I remember my mother having a clothes drying rack that hung from the kitchen ceiling over the boiler or furnace or whatever it was.
2010-11-04 05:53 pm (UTC)
Yeeeees, but it depends where and how they are hanging, and what fabric they are. A well-ventilated bathroom or a 1960s sheltered line can be quite efficient, if you peg carefully and/or use hangers - and those sheltered lines benefited simultaneously from freah air and minimumal heat all the year round.
I washed family clothes by hand for almost ten years (late 1970s to late 1980s) plus a very short spin in a spin dryer - towels and sheets went to the laundrette. I realize that you can't do this sans electricity, but it remains ny frim belief that clothes wore much better then than they did after the acquisition of a washing machine and that the saving on electricity ws considerable - but, for most of us, life and space are both too short for this
My memory of mangles (I last used one in 1971) is that what suffered most from "mangling" was time and buttons. If you made any attempt at haste, buttons tended to fly off or be destroyed
I've been drying clothes by spinning them in the dryer (it's only the washing machine that's disconnected) then putting them on radiators. If it were summer I'd be hanging them out on the line.
2010-11-04 08:16 pm (UTC)
Riiiight - grovels - so it's space for sheltered hanging that is beating you?
That's why I was still using a mangle in 1971 - the laundry had been equiped in the early 60s, and assumed a staff of two that would spend an entire day washing, mangling etc.
There was nowhere sheltered to hang things, and the expense of spinning was prohibitive in an area where electrical supply was - er - variable
2010-11-04 09:43 pm (UTC)
Riiiight - have you got any of those radiator "rails" (that hang over the radiators) ers, or are you putting the stuff straight onto the radiators?

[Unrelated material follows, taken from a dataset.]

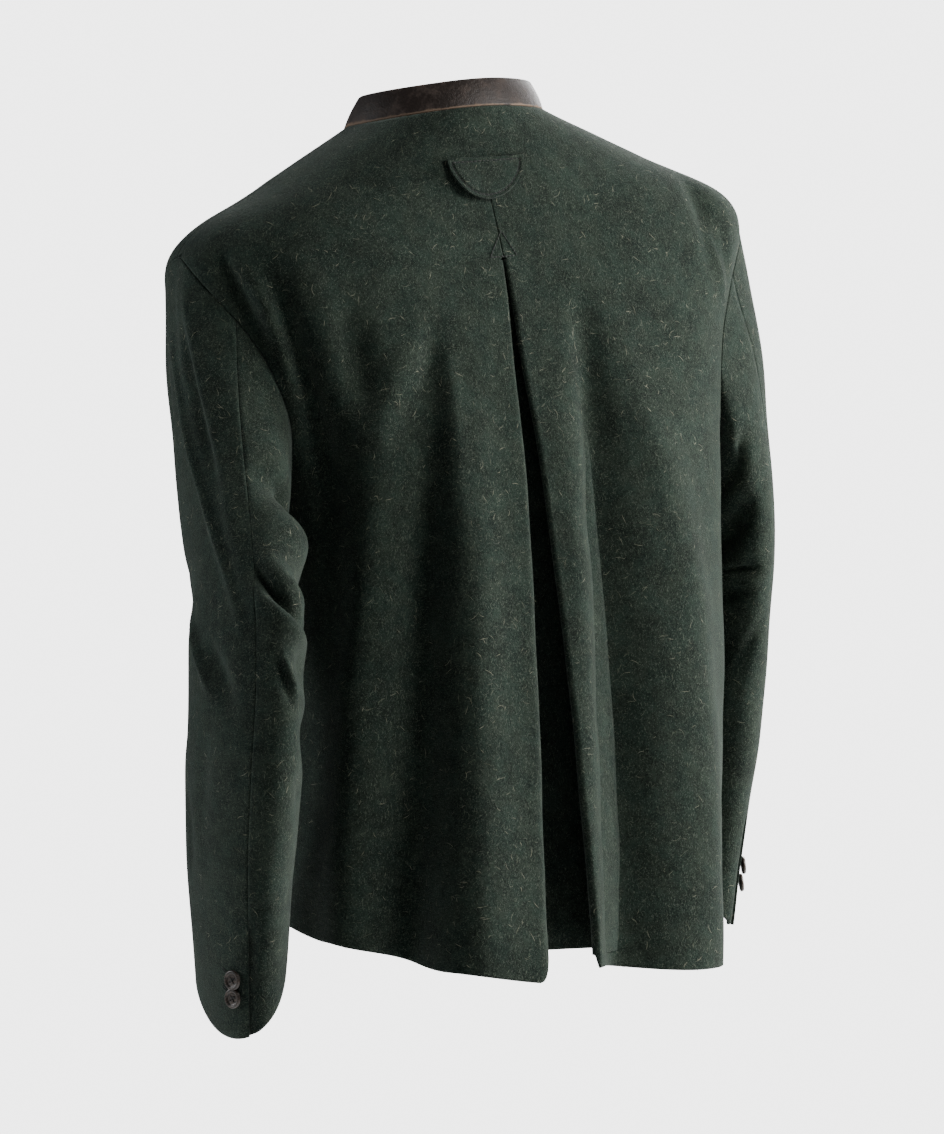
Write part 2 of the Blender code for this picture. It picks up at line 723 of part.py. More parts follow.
def main():
    for old in list(bpy.data.objects):
        bpy.data.objects.remove(old)
    group = collection("jacket")
    build_back(group)
    build_underlay(group)
    build_front("front_left", True, group)
    build_front("front_right", False, group)
    for label, side, rows in (("left", 1, LEFT_SLEEVE), ("right", -1, RIGHT_SLEEVE)):
        build_sleeve(f"{label}_sleeve_top", side, rows, False, group)
        build_sleeve(f"{label}_sleeve_under", side, rows, True, group)
        build_cuff_buttons(label, side, rows, group)
    build_collar(group)
    build_tab(group)
    build_front_buttons(group)


main()
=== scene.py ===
import math

import bpy
import numpy as np
from mathutils import Matrix, Vector


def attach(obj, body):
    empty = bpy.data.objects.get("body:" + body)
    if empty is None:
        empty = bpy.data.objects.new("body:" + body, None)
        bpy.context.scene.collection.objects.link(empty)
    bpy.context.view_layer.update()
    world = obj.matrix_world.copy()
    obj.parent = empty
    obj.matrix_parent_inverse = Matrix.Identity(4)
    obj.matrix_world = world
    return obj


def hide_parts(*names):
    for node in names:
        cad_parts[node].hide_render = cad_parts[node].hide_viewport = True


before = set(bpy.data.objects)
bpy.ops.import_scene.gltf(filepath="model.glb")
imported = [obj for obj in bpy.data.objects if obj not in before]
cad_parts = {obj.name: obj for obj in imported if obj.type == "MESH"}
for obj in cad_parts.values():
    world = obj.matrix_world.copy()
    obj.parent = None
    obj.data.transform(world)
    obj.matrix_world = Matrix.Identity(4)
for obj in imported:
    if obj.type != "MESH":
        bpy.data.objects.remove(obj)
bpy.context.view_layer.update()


# The studio: a pale room with a lamp high at the wearer's right, a strip at each side and a wide one
# in front, and a level camera behind the left shoulder, as far off as a standing photographer. The
# backdrop and the floor glow for the camera only.

CAMERA_TURN = math.radians(28)
CAMERA_REACH = 3.0
CAMERA_HEIGHT = -0.35
PIXELS_A_METRE, PICTURE_HEIGHT = 1280, 1134
CAMERA_ASIDE = 20 / PIXELS_A_METRE
FLOOR_Z, FLOOR_HALF = -1.46, 3
VIEW_SIDE = Vector((-math.cos(CAMERA_TURN), math.sin(CAMERA_TURN), 0))
VIEW_BACK = Vector((math.sin(CAMERA_TURN), math.cos(CAMERA_TURN), 0))
PALE = (0.84, 0.84, 0.84, 1)
BACKDROP_GLOW, ROOM_GLOW = 4.9, 0.13
FLOOR_GLOW = BACKDROP_GLOW * 0.95


def aim(thing, target):
    thing.rotation_euler = (Vector(target) - thing.location).to_track_quat("-Z", "Y").to_euler()


def lamp(name, place, target, size, power, colour):
    light = bpy.data.lights.new(name, "AREA")
    light.shape = "RECTANGLE"
    light.size, light.size_y = size
    light.energy = power
    light.color = colour
    made = bpy.data.objects.new(name, light)
    made.location = place
    aim(made, target)
    bpy.context.scene.collection.objects.link(made)


lens = bpy.data.cameras.new("studio_camera")
lens.sensor_width = 36
lens.lens = lens.sensor_width * PIXELS_A_METRE * CAMERA_REACH / PICTURE_HEIGHT
camera = bpy.data.objects.new("studio_camera", lens)
camera.location = VIEW_SIDE * CAMERA_ASIDE + VIEW_BACK * CAMERA_REACH + Vector((0, 0, CAMERA_HEIGHT))
aim(camera, camera.location - VIEW_BACK)
bpy.context.scene.collection.objects.link(camera)
bpy.context.scene.camera = camera

high = VIEW_SIDE * 1.5 + VIEW_BACK * 0.7 + Vector((0, 0, 0.8))
lamp("high_softbox", high, (0, 0, -0.3), (0.8, 0.8), 34, (1.0, 0.99, 0.96))
right = VIEW_SIDE * 2.4 + VIEW_BACK * -0.25 + Vector((0, 0, -0.05))
lamp("right_strip", right, (0, 0, -0.35), (0.6, 1.2), 95, (1.0, 0.99, 0.97))
left = VIEW_SIDE * -2.2 + VIEW_BACK * 0.1 + Vector((0, 0, 0.2))
lamp("left_strip", left, (0, 0, -0.35), (0.5, 1.6), 28, (0.95, 0.98, 1.0))
front = VIEW_BACK * -2.3 + VIEW_SIDE * 0.9 + Vector((0, 0, 0.9))
lamp("front_fill", front, (0, 0, -0.35), (1.6, 1.6), 85, (1.0, 1.0, 1.0))


def glow_to_camera(tree, kind, strength, shader, end):
    """The camera sees an even pale glow, and every other ray sees the shader."""
    seen = tree.nodes.new("ShaderNodeLightPath")
    glow = tree.nodes.new(kind)
    glow.inputs["Color"].default_value = PALE
    glow.inputs["Strength"].default_value = strength
    either = tree.nodes.new("ShaderNodeMixShader")
    tree.links.new(seen.outputs["Is Camera Ray"], either.inputs["Fac"])
    tree.links.new(shader.outputs[0], either.inputs[1])
    tree.links.new(glow.outputs[0], either.inputs[2])
    tree.links.new(either.outputs["Shader"], tree.nodes[end].inputs["Surface"])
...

Me, I hate radiators, and deeply resented being forced into a house that had them - but, if you can find rails that fit them, they do dry things fairly well - because you've then got some air circulating - sorry, I haven't the vocab to explain the physics of it, but it's getting the right combination of air and warmth that speeds drying
I'm hanging clothes directly on the radiators. I believe I do have some of those rail things- or did- but heaven only knows where they are right now.
I don't like having to use the radiators, because it means switching on the central heating when it's not really needed. We like to keep the house cool- and find most other people's houses uncomfortably hot and stuffy.
2010-11-04 09:51 pm (UTC)
I like it with hindsight. In the event i got sacked for quarrelling with the "little maid", which i wasn't very happy about - nor were my parents who were quite convinced that it was All My Fault because She Can Be Very Difficult and Argumentative - no arguing with that
Oh dear. This was in France was it?
2010-11-06 07:59 pm (UTC)
No - the family was French. I suppose that it didn't help that Madame was probably as homesick as I was.
2010-11-04 12:58 pm (UTC)
I remember my nan's mangle. I used to love to turn the handle as she fed sheets through.
How do I sign in here? I am confused.
I guess you need an LJ account. They're free at entry level.
My mother had a washing machine with mangle attached- at least I think she did- it's a memory from so far back I can't be sure I'm not imagining it.
When I was a child I remember my mom having a wringer-washer and I'd like to turn the handle on the wringer as she fed the clothes through.
My mother had one of those. At least I think she did. I seem to remember working the mangle when I was very small.
That's a smart little piece of kit. Expensive though!